Stated goal
Give the number of lines that include the string "type", nothing more.

# # # # # # #

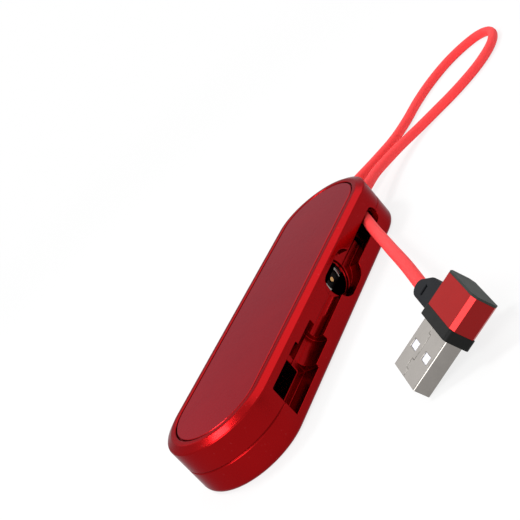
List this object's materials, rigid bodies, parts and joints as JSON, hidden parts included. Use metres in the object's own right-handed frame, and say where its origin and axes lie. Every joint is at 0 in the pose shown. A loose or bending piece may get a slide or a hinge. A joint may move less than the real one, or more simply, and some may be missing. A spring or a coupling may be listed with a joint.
{
  "type": "magnetic charging cable",
  "caption": "Flat rounded keyring holder with a side slot, a looped round cable, a right-angle USB plug pulled out of it, a stowed magnetic head and a spare magnetic tip.",
  "frame": {"origin": "centre of the holder's back face, which lies on the surface", "axes": "+X along the holder towards the loop, +Y across it away from the plug side, +Z out of the front face"},
  "size_m": [0.2066, 0.0935, 0.0156],
  "materials": {
    "red_shell": "metallic red lacquer, satin gloss",
    "red_panel": "metallic red lacquer, smooth",
    "red_sleeve": "red anodised, fine satin",
    "red_cable": "smooth coral red jacket",
    "plated_steel": "nickel plated, lightly brushed",
    "gold_contact": "gold plated",
    "black_plastic": "moulded black, satin",
    "grey_plastic": "dark grey, matt",
    "black_rubber": "soft black overmould",
    "white_plastic": "moulded white"
  },
  "bodies": {
    "root": {"front_shell": "red_shell", "back_shell": "red_shell", "front_panel": "red_panel", "usb_shell": "plated_steel", "usb_tongue": "white_plastic", "usb_contacts": "gold_contact", "plug_core": "black_plastic", "plug_sleeve": "red_sleeve", "plug_cap": "grey_plastic", "plug_relief": "black_rubber", "magnet_sleeve": "red_sleeve", "magnet_core": "black_plastic", "magnet_ring": "plated_steel", "magnet_pin": "gold_contact", "magnet_relief": "black_rubber", "tip_housing": "black_plastic", "tip_ring": "plated_steel", "tip_insulator": "black_plastic", "tip_pin": "gold_contact", "tip_connector": "plated_steel", "plug_lead": "red_cable", "inner_lead": "red_cable", "wrist_loop": "red_cable", "side_lead": "red_cable"}
  },
  "joints": []
}
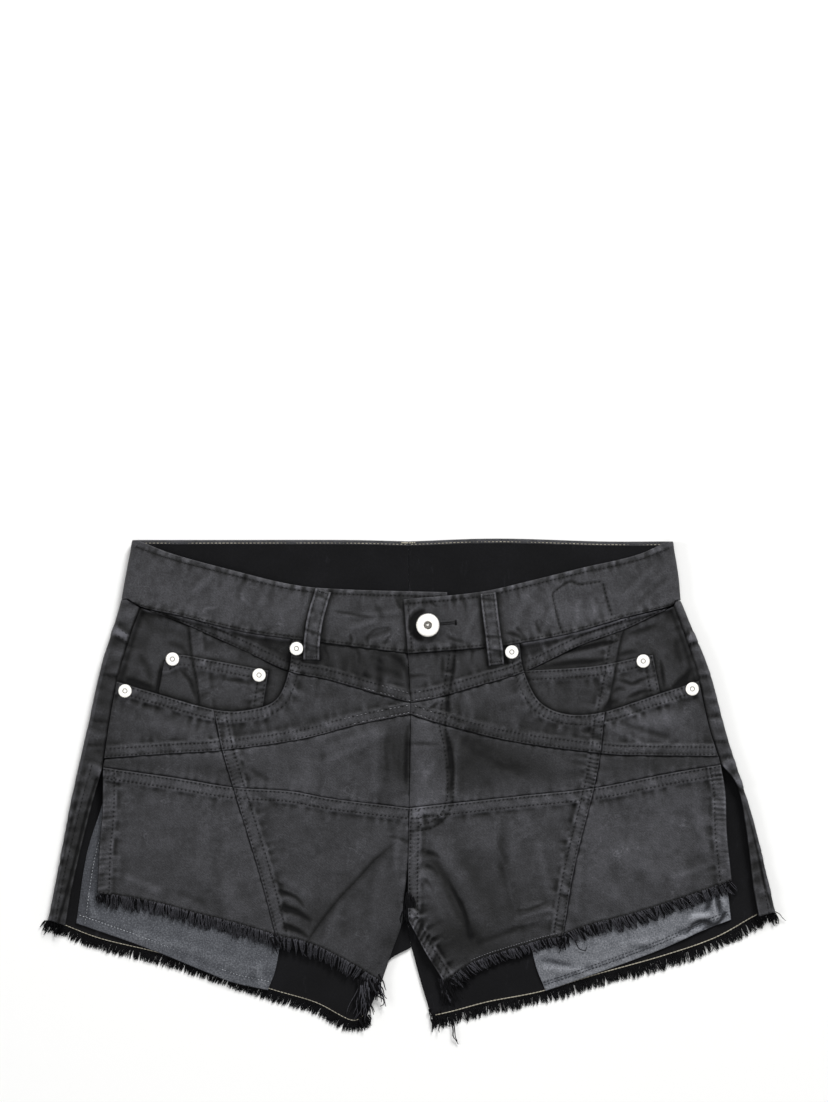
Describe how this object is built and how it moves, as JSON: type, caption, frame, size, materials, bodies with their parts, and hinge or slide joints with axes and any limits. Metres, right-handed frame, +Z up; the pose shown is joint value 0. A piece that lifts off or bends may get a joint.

# # # # # # #

Finished answer
2